General Provisions of the TCPA
There are various other provisions to the TCPA (e.g. governing calls to businesses, the receipt of junk faxes, etc.), but for the time being I shall concentrate on the low-hanging fruit: the bloody telemarketers who call you at dinner time or while you are watching Lost and refuse to take no for an answer. Click here to view the statute at the Government Printing Office. (Amazingly, the statute is pretty straight-forward - for once it appears that Congress did something right.)
National Do Not Call Registry
Much is made of the National Do Not Call Registry established by the Federal Trade Commission (FTC) and the Federal Communications Commission (FCC) as a revision to its rules implementing the Telephone Consumer Protection Act (TCPA) of 1991.

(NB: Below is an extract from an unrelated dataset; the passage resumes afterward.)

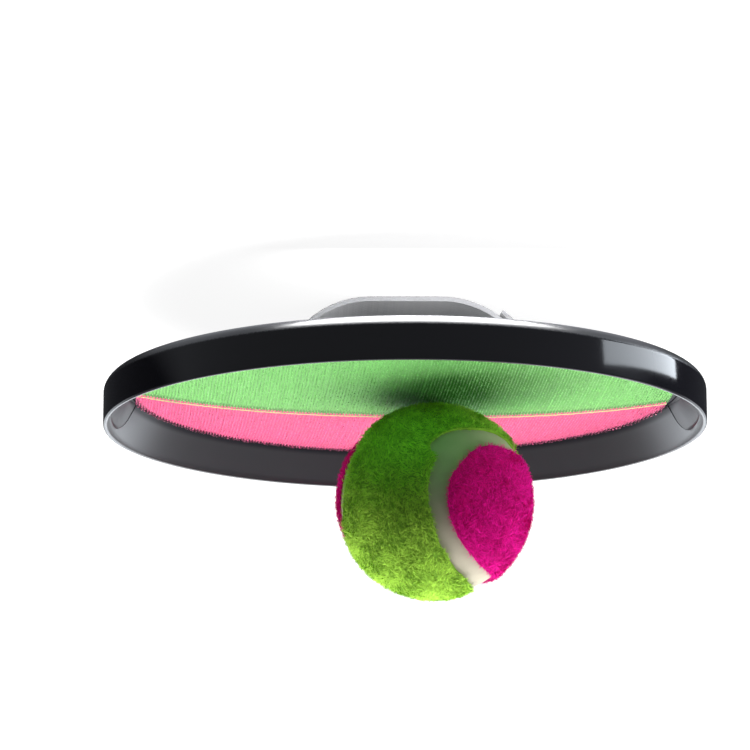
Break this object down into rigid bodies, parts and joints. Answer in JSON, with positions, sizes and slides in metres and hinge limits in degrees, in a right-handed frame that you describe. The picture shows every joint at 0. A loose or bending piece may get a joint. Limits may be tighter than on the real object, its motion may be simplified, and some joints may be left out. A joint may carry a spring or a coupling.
{
  "type": "sticky catch ball set",
  "caption": "Round hook-faced catching paddle with a green and pink pad, a hand strap behind it and a fuzzy ball stuck on its face.",
  "frame": {"origin": "under the middle of the disc, on the flat crest of the hand strap that the set lies on", "axes": "+Z out of the hook face, +X along the strap, -Y on the side of the green pad"},
  "size_m": [0.19, 0.19, 0.0954],
  "materials": {
    "shell_plastic": "glossy black moulded plastic",
    "hook_fabric_green": "dense rows of small nylon hooks",
    "hook_fabric_pink": "dense rows of small nylon hooks",
    "strap_webbing": "grey woven webbing",
    "core_rubber": "matt off-white rubber",
    "felt_green": "short fuzzy felt",
    "felt_pink": "short fuzzy felt"
  },
  "bodies": {
    "root": {"paddle_shell": "shell_plastic", "hook_pad_green": "hook_fabric_green", "hook_pad_pink": "hook_fabric_pink", "hand_strap": "strap_webbing", "ball_core": "core_rubber", "ball_felt_green": "felt_green", "ball_felt_pink": "felt_pink"}
  },
  "joints": []
}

Although I personally urge everybody to register their telephone numbers in the National Do Not Call Registry, it shall not stop all the calls. Even if you register your telephone number(s) in the Do Not Call Registry, the following calls are permitted:
Just because you have listed your number in the National Do Not Call registry, do not think for a minute that it is going to do you a lot of good. The large call centers which make millions of calls a month will most likely comply with the applicable FCC regulations, but the small firms (if they even know to check it) understand that they can get away with making calls and nobody is going to file enforcement actions against them that will be followed up. Consider the following (real-world) scenario:
You have listed your telephone numbers with the National Do Not Call Registry. You happen to own a home with a mortgage. Bingo! Get ready to be slammed with calls. Escrow companies (desperate to generate revenue in the current somewhat slow housing market) will bundle up information about your home and your mortgage and sell it to small mortgage firms. I personally experienced this in a complete nightmare scenario. I literally received over a hundred telemarketing calls from small mortgage firms. I had no prior business relationship with them or the escrow company which (in my mind) fraudulently sold them my information for $30 a pop. The problem is that if a company violates the provisions of the Do Not Call Registry, you have no private right-of-action. The only entities which can go after these firms are government entities. (UPDATE: must state that I have received some conflicting information on this point, but have not been able to dig for the practical details yet.) As most people do not complain to the applicable government entities, these smaller firms continue to make calls even though they know that they are (potentially) facing fines of $11,000 per call. For what it is worth, I do recommend filing a complaint, but do not expect anything to happen as a result. There is a lot more information about the Do Not Call Registry which I recommend that you get right from the horse's mouth.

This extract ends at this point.